Maschke's theorem states that for a finite group $G$ and a $K$-vector space $V$ under the assumption of $\text{char} K \nmid |G|$, given a representation $\rho: G\to \text{GL}(V)$, every $G$-invariant $W\subset V$ admits a $G$-invariant complement $U$, i.e. $V=U\oplus W$.

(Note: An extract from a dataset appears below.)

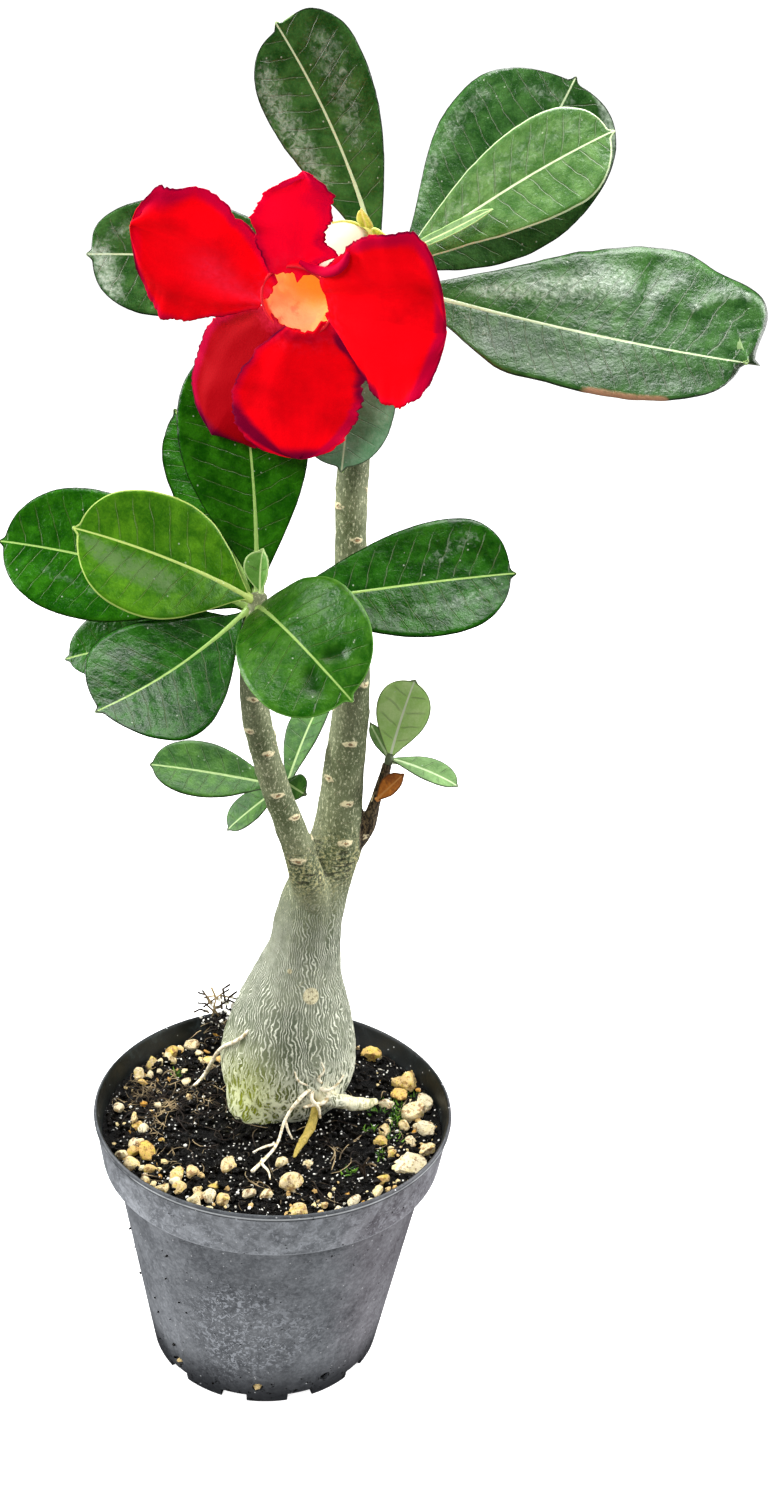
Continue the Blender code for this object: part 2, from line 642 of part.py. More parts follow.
def make_small_leaf(blade, collection):
    """One small leaf of a shoot."""
    return blade_solid(blade, SMALL_ROWS, SMALL_COLUMNS, LEAF_THICKNESS, collection)


def make_side_shoot(collection, material):
    """The short shoot behind the branch, with its four leaves."""
    stub = tube("side_shoot", ((-1.2, 2.6, 186.2, 1.2), (-1.3, 5.2, 186.4, 1.6)), STEM_ROUNDNESS, collection)
    heart = ball("shoot_heart", Vector((-1.4, 5.6, 186.6)), 2.0, 2, collection)
    leaves = [make_small_leaf(blade, collection) for blade in shoot_leaves()]
    return finish(join_solids(stub, [heart] + leaves), material)


def make_twig_leaves(collection, material):
    """The bud at the end of the twig, with its three leaves."""
    stops = ((28.0, 16.0, 191.4, 1.2), (28.3, 16.0, 192.8, 1.3), (28.6, 16.0, 194.2, 0.9))
    bud = tube("twig_leaves", stops, STEM_ROUNDNESS, collection)
    leaves = [make_small_leaf(blade, collection) for blade in twig_leaves()]
    return finish(join_solids(bud, leaves), material)


def make_young_leaves(collection, material):
    """The curled leaf in the side cluster's heart, and the narrow one in the top cluster's."""
    curled = small_leaf("young_leaf_side", (-7.6, -14.2, 249.9), -155, 86, -139, 10.5, 4, 3, arch=10,
                        sweep=7, cup=0.5, widest=(0.61, 0.60))
    narrow = small_leaf("young_leaf_top", (21.2, 6.4, 332.4), -21, 25, 35, 28, 2.5, 3, arch=-6, sweep=-2,
                        cup=0.2, widest=(0.60, 0.59))
    for blade in (curled, narrow):
        finish(make_small_leaf(blade, collection), material)


def make_dried_leaf(collection, material):
    """The dried, curled leaf that clings to the twig."""
    blade = small_leaf("dried_leaf", (25.7, 13.5, 181.0), -18, 51, 72, 11, 3, 2.5, cup=0.35,
                       widest=(0.55, 0.55))
    return finish(make_small_leaf(blade, collection), material)


def make_corolla(collection, material):
    """The corolla: the funnel as an open shell, with the five lobes grown on its rim.

    The lobes' feet cross each other and the shell at shallow angles, which the exact solver leaves in
    two bodies.
    """
    funnel = tube("corolla", FUNNEL, STEM_ROUNDNESS, collection, capped=False)
    shell = funnel.modifiers.new("wall", "SOLIDIFY")
    shell.thickness = FUNNEL_WALL * MM
    shell.offset = -1.0
    funnel = settle(funnel)
    petals = [blade_solid(blade, LOBE_ROWS, LOBE_COLUMNS, LOBE_THICKNESS, collection) for blade in lobes()]
    return finish(join_solids(funnel, petals, solver="MANIFOLD"), material)


def aimed(along, up):
    """Heading, rise and roll, in degrees, of a blade that runs along one direction and faces another."""
    heading = math.degrees(math.atan2(along.y, along.x))
    rise = math.degrees(math.asin(along.z))
    unrolled = Blade("aim", Vector(), heading, rise, 0.0, 1.0, 1.0, 1.0)
    level_across, level_up = blade_axes(unrolled)[1:]
    roll = math.degrees(math.atan2(up.dot(level_across), up.dot(level_up)))
    return heading, rise, roll


def make_calyx(collection, material):
    """The flower's short stalk and the calyx with its five pointed sepals."""
    axis = (THROAT - CALYX_CENTRE).normalized()
    level = axis.cross(Vector((0, 0, 1))).normalized()
    upright = level.cross(axis)
    splay = math.radians(SEPAL_SPLAY)
    stalk = tube("calyx", STALK, STEM_ROUNDNESS, collection)
    pieces = [ball("receptacle", CALYX_CENTRE, CALYX_RADIUS, 2, collection)]
    for number in range(SEPAL_COUNT):
        turn = math.radians(SEPAL_PHASE + 360.0 / SEPAL_COUNT * number)
        outward = level * math.cos(turn) + upright * math.sin(turn)
        along = axis * math.cos(splay) + outward * math.sin(splay)
        facing = axis * math.sin(splay) - outward * math.cos(splay)
        foot = CALYX_CENTRE + outward * 1.4 + axis * 0.6
        blade = Blade(f"sepal_{number}", foot, *aimed(along, facing), SEPAL_LENGTH, SEPAL_HALF_WIDTH,
                      SEPAL_HALF_WIDTH, widest=(0.4, 0.4), blunt=1.3, cup=0.1)
        pieces.append(blade_solid(blade, SEPAL_ROWS, SEPAL_COLUMNS, LEAF_THICKNESS, collection))
    return finish(join_solids(stalk, pieces), material)


def main():
    """Model the whole plant in its pot."""
    clear_scene()
    plant = new_collection("potted_desert_rose")
    cutters = new_collection("cutters")
    leaf_green = new_material("leaf", LEAF_GREEN, 0.35)
    young_green = new_material("young_leaf", YOUNG_GREEN, 0.45)
    make_pot(plant, cutters, new_material("pot", POT_GREY, 0.5))
    make_soil(plant, cutters, new_material("soil", SOIL_BLACK, 0.95))
    make_caudex(plant, new_material("bark", BARK_GREY, 0.75))
    for blade in top_leaves() + side_leaves():
        make_leaf(blade, plant, leaf_green)
    make_side_shoot(plant, leaf_green)
    make_twig_leaves(plant, leaf_green)
    make_young_leaves(plant, young_green)
    make_dried_leaf(plant, new_material("dried_leaf", DRIED_BROWN, 0.85))
    make_corolla(plant, new_material("petal", PETAL_RED, 0.55))
    make_calyx(plant, young_green)


main()
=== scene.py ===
"""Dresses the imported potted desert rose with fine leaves, bark, petals, soil and a worn pot.

Sizes are in millimetres, as in the part's own design, and MM turns them into metres.
"""

import math
import random
from itertools import repeat
from typing import NamedTuple

import bmesh
import bpy
from mathutils import Matrix, Vector, kdtree, noise


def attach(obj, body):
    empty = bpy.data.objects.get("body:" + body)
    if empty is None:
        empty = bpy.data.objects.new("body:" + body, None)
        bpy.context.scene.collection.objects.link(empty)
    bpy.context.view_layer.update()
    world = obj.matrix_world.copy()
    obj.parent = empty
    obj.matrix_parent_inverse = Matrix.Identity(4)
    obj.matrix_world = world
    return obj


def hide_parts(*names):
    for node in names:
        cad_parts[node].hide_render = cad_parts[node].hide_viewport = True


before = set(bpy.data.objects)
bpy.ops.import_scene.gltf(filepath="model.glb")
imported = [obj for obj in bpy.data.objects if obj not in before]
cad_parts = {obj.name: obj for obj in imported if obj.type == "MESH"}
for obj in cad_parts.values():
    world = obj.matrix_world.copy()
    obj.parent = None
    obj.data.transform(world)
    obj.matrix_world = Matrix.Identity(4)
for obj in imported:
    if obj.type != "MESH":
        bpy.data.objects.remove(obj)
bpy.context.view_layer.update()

MM = 0.001
# Points closer than this, in metres, become one.
WELD = 0.00001

# The pot, as in the part's own design.
RIM_RADIUS = 54.0
POT_HEIGHT = 84.0
BAND_FOOT_HEIGHT = 68.5
BAND_FOOT_RADIUS = 51.5
BODY_TOP_RADIUS = 48.0
BODY_TOP_HEIGHT = 67.6
FOOT_RADIUS = 35.7
WALL = 1.3
FLOOR = 2.0
POT_SIDES = 128
NOTCH_COUNT = 11
NOTCH_PHASE = -68.0
NOTCH_SIZE = (7.0, 8.0, 6.4)
HOLE_RADIUS = 1.7
HOLE_HEIGHT = 7.0
HOLE_ANGLES = (-89.0, -56.0, -131.0)

# The soil, and how far from the pot's axis what lies on it may reach.
SOIL_TOP = 77.0
SOIL_REACH = 50.0
SOIL_RINGS = 70
SOIL_SIDES = 260
# The heap at the back left: its lumps, and the white crumbs above it, are x, y, z and size.
HEAP = (
    (-17, 40, 77, 14), (-22, 40, 80, 8), (-17.6, 43, 81.6, 6.5), (-22.4, 42.6, 84, 4.6),
    (-19, 44, 86.4, 3.4), (-25.4, 41, 84.6, 3),
)
HEAP_GRIT = (
    (-26.4, 43.4, 87.4, 2.4), (-24.2, 44.2, 89.6, 2.6), (-21.8, 44.6, 91.2, 2.2),
    (-22.6, 45, 88, 3.2), (-19.8, 45, 90.4, 2.8), (-18, 45.2, 92, 2.2), (-17.4, 45.4, 88.6, 3.4),
    (-27.6, 41.8, 85.8, 1.6), (-20.8, 44.6, 86.6, 2.6), (-15.8, 45.6, 90.6, 2),
)
# Dry twigs in the heap, and a sprig that stands by the rim at the right front: stops of x, y and z.
HEAP_TWIGS = (
    ((-22, 43, 86), (-25, 44, 91), (-27.6, 44.4, 94.4)),
    ((-23, 43, 87), (-26.4, 43.6, 90), (-29, 43, 90.4)),
    ((-20, 44, 87), (-19, 45, 92), (-16.4, 45, 94.4)),
    ((-18, 44, 87), (-16, 45, 90.6), (-14, 45, 91.4)),
    ((-24, 43, 86), (-23, 44, 92), (-24.6, 44, 96)),
    ((-21, 44, 88), (-21.6, 45, 93), (-19, 45, 95)),
    ((-27, 43, 89), (-22, 45, 92.6), (-16, 45, 91.6)),
    ((-24, 43, 88), (-19, 45, 91), (-15, 45.4, 89)),
    ((-25, 43, 87), (-28, 42.6, 88.4), (-30, 42, 87.4)),
    ((-25, 43.4, 90), (-26.4, 44, 93), (-29, 43.6, 94)),
    ((-22, 44.4, 91), (-24, 44.8, 92.4), (-27, 44.4, 91.6)),
    ((-20, 45, 90), (-21, 45, 95), (-18.6, 45, 97)),
)
SPRIG = (
    ((28.8, -23.5, 76.5), (28.2, -23.7, 80.5), (29.6, -24, 83.5)),
    ((28.4, -23.6, 79.4), (25.8, -24, 82), (24.6, -24, 81.6)),
    ((28.3, -23.7, 80.6), (30.6, -24, 81.6), (31.8, -24, 80.8)),
    ((28.8, -23.5, 76.5), (27.4, -23, 79), (26.8, -23, 80)),
)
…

I am given the following counterexample for $\text{char} K \mid |G|$: For $G=C_p = \{g^0,g^1,\ldots,g^{p-1}\}$, $K=\mathbb{F}_p$ and $V=K^2$, consider $$\begin{align} \rho: G &\to \text{GL}_2(K)\\\\ g^b &\mapsto \begin{pmatrix} 1 & b\\ 0 & 1 \end{pmatrix}. \end{align}$$ I want to show that no such decomposition is possible in that case. My idea goes as follows:
Assume $V = U\oplus W = \langle (x_1,x_2)^t\rangle \oplus \langle (y_1,y_2)^t\rangle$ and WLOG $x_2\neq 0$. We have for all $g^b\in C_p$ that $$ \rho(g^b)(x_1,x_2)^t = (x_1 + bx_2, x_2).$$ Since $U$ is $G$-invariant, $(x_1 + bx_2, x_2)\in U$, i.e. there is some $\lambda\in \mathbb{F}_p$ such that $$ (x_1 + bx_2, x_2) = (\lambda x_1, \lambda x_2). $$ Since $x_2=0$, the equality in the second component yields $\lambda=1$ and hence $$ x_1 + bx_2 = \lambda x_1 \implies bx_2 = 0. $$ Since this holds for all $b$, we have $x_2=0$, a contradiction.
Now, I do not see where I used the special property of the characteristic $p$ of $\mathbb{F}_p$ in my proof. Any details that I overlooked?